Semua berubah ketika saya menanggalkan pakaian sexy, rasa cemas yang selama itu menemani berubah menjadi rasa nyaman. Jika dulu berjalan di antara para lelaki merasa cemas, namun kini saya bisa tersenyum tenang ketika melewati mereka. Sungguh begitu besar pengaruh hijab dalam kehidupan saya. Kini, mereka terlhat menaruh rasa sungkan untuk sekedar menyapa, sedang dulu tiada rasa sopan sama sekali untuk menggoda atau bahkan menuliskan niat jahat dalam benak mereka. Saya bahagia ketika dalam perjalanan, mereka menundukkan kepala dengan ramah serta memanggil saya dengan sebutan ‘Ibu’. Sebagian wanita muda mungkin merasa tersinggung bahkan kesal ketika di panggil ‘Ibu’, tapi tidak bagi saya. Justru menjadi satu tongkat keamanan bagi saya, dimana mereka menaruh setidaknya sedikit rasa sopan dan enggan untuk sekedar menyapa. Alhamdulillah, sebutir pengalaman yang saya alami sejak mengenkan hijab syar’i sungguh luar biasa. Meski saya akui, sampai saat ini ilmu perihal Islam yang saya miliki belumlah sesuai dengan pakaian yang saya kenakan. Hijab adalah kewajiban, dan sekarang ini saya sedang berusaha untuk meluruskan niat berhijab dengan benar serta memperbaiki akhlak yang masih jauh dari kata baik.

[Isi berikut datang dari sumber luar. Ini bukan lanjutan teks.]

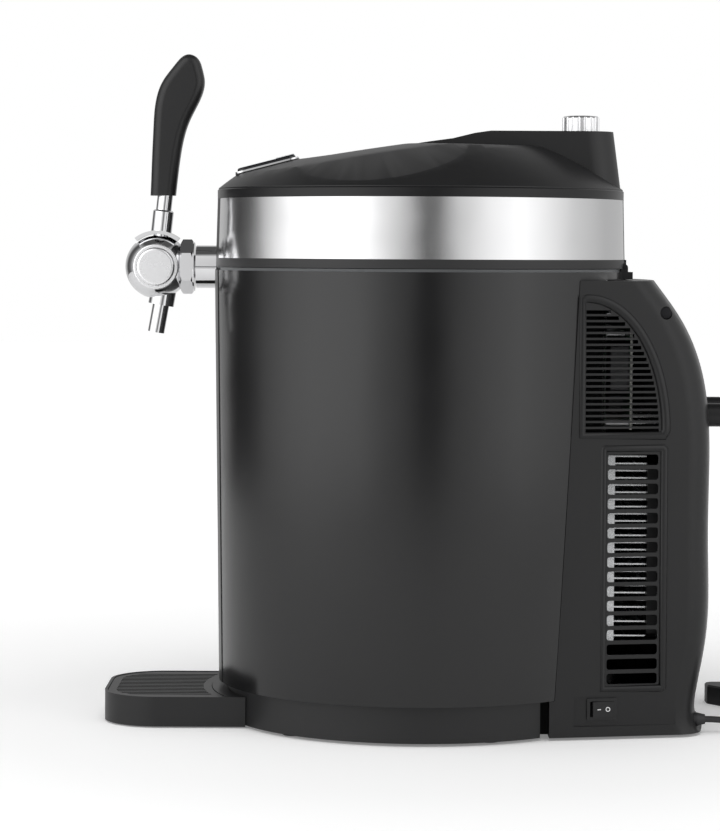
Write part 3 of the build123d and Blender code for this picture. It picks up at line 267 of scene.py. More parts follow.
def grown(name, lay, sizes, material, body, slot):
    """A repeated form laid out by a node tree with these named sizes, kept as a plain mesh."""
    tree = bpy.data.node_groups.new(name, "GeometryNodeTree")
    tree.interface.new_socket(name="Geometry", in_out="INPUT", socket_type="NodeSocketGeometry")
    tree.interface.new_socket(name="Geometry", in_out="OUTPUT", socket_type="NodeSocketGeometry")
    sockets = {}
    for label, value in sizes.items():
        kind = "NodeSocketFloat"
        if isinstance(value, int):
            kind = "NodeSocketInt"
        if isinstance(value, tuple):
            kind = "NodeSocketVector"
        sockets[label] = tree.interface.new_socket(name=label, in_out="INPUT", socket_type=kind)
    given = tree.nodes.new("NodeGroupInput")
    result = tree.nodes.new("NodeGroupOutput")
    laid = lay(tree, given)
    plain = tree.nodes.new("GeometryNodeRealizeInstances")
    coat = tree.nodes.new("GeometryNodeSetMaterial")
    coat.inputs["Material"].default_value = material
    tree.links.new(laid, plain.inputs["Geometry"])
    tree.links.new(plain.outputs["Geometry"], coat.inputs["Geometry"])
    tree.links.new(coat.outputs["Geometry"], result.inputs["Geometry"])
    seed = placed(name + "_seed", bpy.data.meshes.new(name + "_seed"))
    steps = seed.modifiers.new("layout", "NODES")
    steps.node_group = tree
    for label, value in sizes.items():
        steps[sockets[label].identifier] = value
    scene_now = bpy.context.evaluated_depsgraph_get()
    mesh = bpy.data.meshes.new_from_object(seed.evaluated_get(scene_now))
    bpy.data.objects.remove(seed)
    mesh.name = name
    return finished(name, mesh, body, slot)


def copies_on(tree, spots, form):
    """The node that sets a copy of the form on every spot."""
    copies = tree.nodes.new("GeometryNodeInstanceOnPoints")
    tree.links.new(spots, copies.inputs["Points"])
    tree.links.new(form, copies.inputs["Instance"])
    return copies


def screw_head(tree, given):
    """One pan head with a cross recess, standing on its seat and facing up."""
    radius = given.outputs["Head radius"]
    height = given.outputs["Head height"]
    head = tree.nodes.new("GeometryNodeMeshCone")
    head.inputs["Vertices"].default_value = 28
    tree.links.new(radius, head.inputs["Radius Bottom"])
    tree.links.new(number(tree, "MULTIPLY", radius, CROWN_SHARE), head.inputs["Radius Top"])
    tree.links.new(height, head.inputs["Depth"])
    cut = tree.nodes.new("GeometryNodeMeshBoolean")
    cut.operation = "DIFFERENCE"
    cut.solver = "EXACT"
    tree.links.new(head.outputs["Mesh"], cut.inputs[0])
    for turn in (0.0, math.pi / 2):
        groove = tree.nodes.new("GeometryNodeMeshCube")
        size = tree.nodes.new("ShaderNodeCombineXYZ")
        tree.links.new(number(tree, "MULTIPLY", radius, GROOVE_LENGTH), size.inputs["X"])
        tree.links.new(number(tree, "MULTIPLY", radius, GROOVE_WIDTH), size.inputs["Y"])
        tree.links.new(height, size.inputs["Z"])
        tree.links.new(size.outputs["Vector"], groove.inputs["Size"])
        lift = tree.nodes.new("ShaderNodeCombineXYZ")
        tree.links.new(height, lift.inputs["Z"])
        place = tree.nodes.new("GeometryNodeTransform")
        place.inputs["Rotation"].default_value = (0.0, 0.0, turn)
        tree.links.new(groove.outputs["Mesh"], place.inputs["Geometry"])
        tree.links.new(lift.outputs["Vector"], place.inputs["Translation"])
        tree.links.new(place.outputs["Geometry"], cut.inputs[1])
    return cut.outputs["Mesh"]


def screw_circle(tree, given):
    """Screw heads around a circle, facing down."""
    circle = tree.nodes.new("GeometryNodeMeshCircle")
    tree.links.new(given.outputs["Count"], circle.inputs["Vertices"])
    tree.links.new(given.outputs["Circle radius"], circle.inputs["Radius"])
    set_down = tree.nodes.new("GeometryNodeTransform")
    tree.links.new(circle.outputs["Mesh"], set_down.inputs["Geometry"])
    tree.links.new(given.outputs["Centre"], set_down.inputs["Translation"])
    copies = copies_on(tree, set_down.outputs["Geometry"], screw_head(tree, given))
    copies.inputs["Rotation"].default_value = (math.pi, 0.0, 0.4)
    return copies.outputs["Instances"]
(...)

Tak perlu takut akan kehilangan teman hanya karena diri merubah versi jilbab menjadi hijab, gaya lilit menjadi lipat dan trendi menjadi syar’i, karena Allah selalu ada dan teman yang seirama dengan kita itu lebih banyak dari apa yang kita tahu. Berhijab tak perlu menunggu hidayah datang, karena hakikatnya kita yang menjemput hidayah, bukan hidayah yang menghampiri. Jangan menunggu tua untuk berhijab, karena usia tiada yang tahu. Tak perlu menunggu menikah untuk menutup aurat, karena belum tentu jodoh mendahului maut. Dan jangan pula menunda hijab dengan dalih belum siap, karena mati tak pernah menunggu kita siap.

Sekian cuplikan kisah yang mengiringi perjalan hijrah saya, semoga bisa menginspirasi. Niat baik tak selalu diiringi dengan senyuman, terkadang tangisan justru menjadi jembatan menuju tawa bahagia.